一方、2020年~2022年は産業の供給構造の変化が商業用不動産のテナント需要を押し下げた点が注目される。輸出(+0.6兆円)や民間消費(+0.2兆円)といった最終需要は改善したにも関わらず、供給構造要因(-1.3兆円)がマイナスに寄与したことで、テナント需要の回復が遅れたことが分かる。

オフィスや商業施設の需要が構造的に減少

2020年~2022年の供給構造要因を産業別に分解すると、すべての産業が減少に寄与している(図表4)。中でも、情報サービス産業のマイナスは、大手情報システム企業による国内オフィス床面積の半減施策や、リモートワークを基本とする働き方の導入により、オフィスのテナント需要が構造的に減少した影響と推察される。また、小売産業の数値からは、Eコマースの拡大を受けた商業施設の需要減少がうかがえる。

輸出の減少が商業用不動産のテナント需要に及ぼす影響
(画像=三菱UFJ信託銀行)

3:各部門について、国内総供給に占める輸入の割合が一定と仮定する競争輸入型モデルを採用した。

4%の輸出下振れを想定すると、オフィス空室率は0.4~0.9%ポイント押し上げられる可能性

マクロの最終需要の変化は商業用不動産のテナント需要に影響を及ぼすことから、今般の米国による関税引き上げ措置が、米国向けのみならず世界規模での輸出減少を通じて商業用不動産のテナント需要にどの程度の波及的影響を与えるかについて、コロナ禍を経て変化した2022年の生産技術構造を前提として簡易的な試算を実施した<4>)。

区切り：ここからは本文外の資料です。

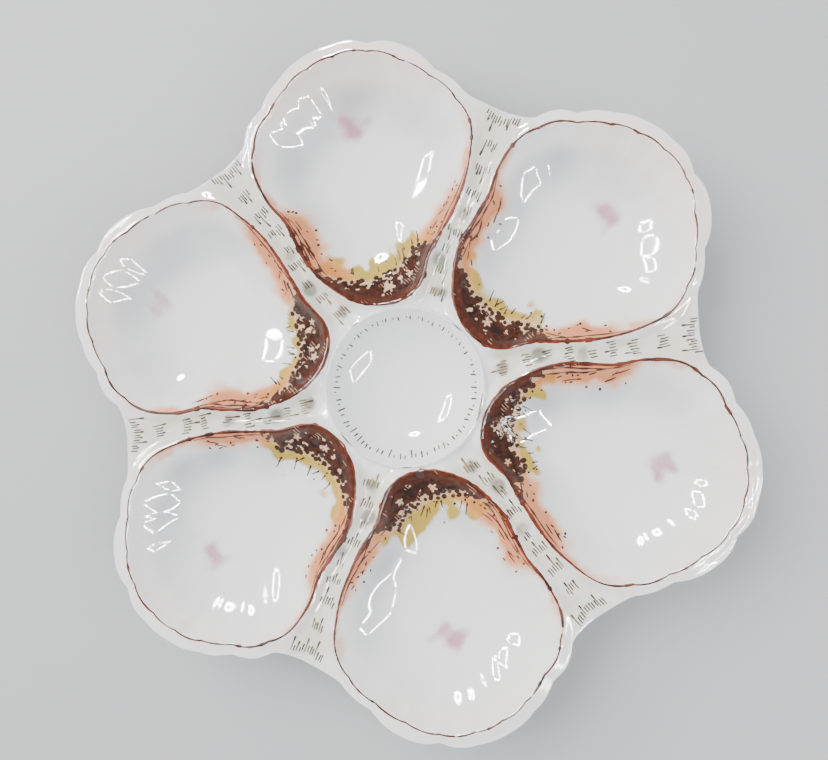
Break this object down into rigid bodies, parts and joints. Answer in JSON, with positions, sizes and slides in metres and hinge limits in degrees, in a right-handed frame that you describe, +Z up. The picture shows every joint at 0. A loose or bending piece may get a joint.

関税措置の発表後に公表されたIMFの世界経済見通し(2025年4月22日)によると、米国向けを含む日本の輸出は、2024年10月時点の見通しと比べて2025年~2029年の5年間で4.3%下方修正された。関税交渉の進展や経済見通しを巡る不確実性は高いものの、ここでは輸出額の減少を4%程度と想定すると、4%の輸出下振れが商業用不動産のテナント需要を押し下げる経済波及効果は0.7%<5>~1.2%<6>と試算される(図表5)。

輸出の減少が商業用不動産のテナント需要に及ぼす影響
(画像=三菱UFJ信託銀行)

上記の結果は事務所・店舗・倉庫等のあらゆる商業用不動産を含むが、アセットタイプ別の影響は一様でないと考えられるため、産業別の経済波及効果から特にオフィスに着目して考察を行う(図表6)。

輸出の減少が商業用不動産のテナント需要に及ぼす影響
(画像=三菱UFJ信託銀行)

他のアセットタイプに比べて賃貸オフィスの利用が多いと推察されるいくつかの産業<7>に限ると、テナント需要の減少率は平均0.5%~0.9%と計算される。この減少率を目安にした場合、東京のオフィス空室率に換算すると中期的に0.4~0.9%ポイントの押し上げ要因となる。オフィス市場にとってマイナス材料には違いないが、足元の空室率が3%台にあり需給ひっ迫気味であることを勘案すれば、賃料相場の上昇基調を反転させるものではないと考える。

ただし、経済活動の収縮による輸出の落ち込みが想定以上になり景気後退につながる場合は、空室率が一段と上昇するリスクもあり、先行きの景気動向について注視する必要性が高い局面である。なお、需要面だけでなく供給や賃料の変化も含めたオフィス市況の将来予測の見直しに関しては、マクロ経済指標の見通しに基づく定量予測レポートを別途公表する予定である。

4:2023年以降に、例えばオフィスでは在宅勤務から出社回帰の流れによる供給構造の変化が生じた可能性等もあるが、本稿の試算結果には反映されない。
5:標準的なモデルによる試算。家計の所得変化が消費を誘発する影響は考慮されず、産業間の取引関係のみを通じて生産波及効果を捉える。消費を通じた波及経路が反映されず、生産波及効果は過少に推計される可能性がある。
6:家計部門を内生化したモデルによる試算。家計の所得変化が消費を通じて再び生産活動へ循環的に波及する効果を捉える。ただし、限界消費性向を一定と仮定しているため、生産波及効果は過大に推計される可能性がある。
7:ここでは、情報サービス、通信・インターネットサービス、金融、保険、不動産仲介、その他の対事業所サービス、とした。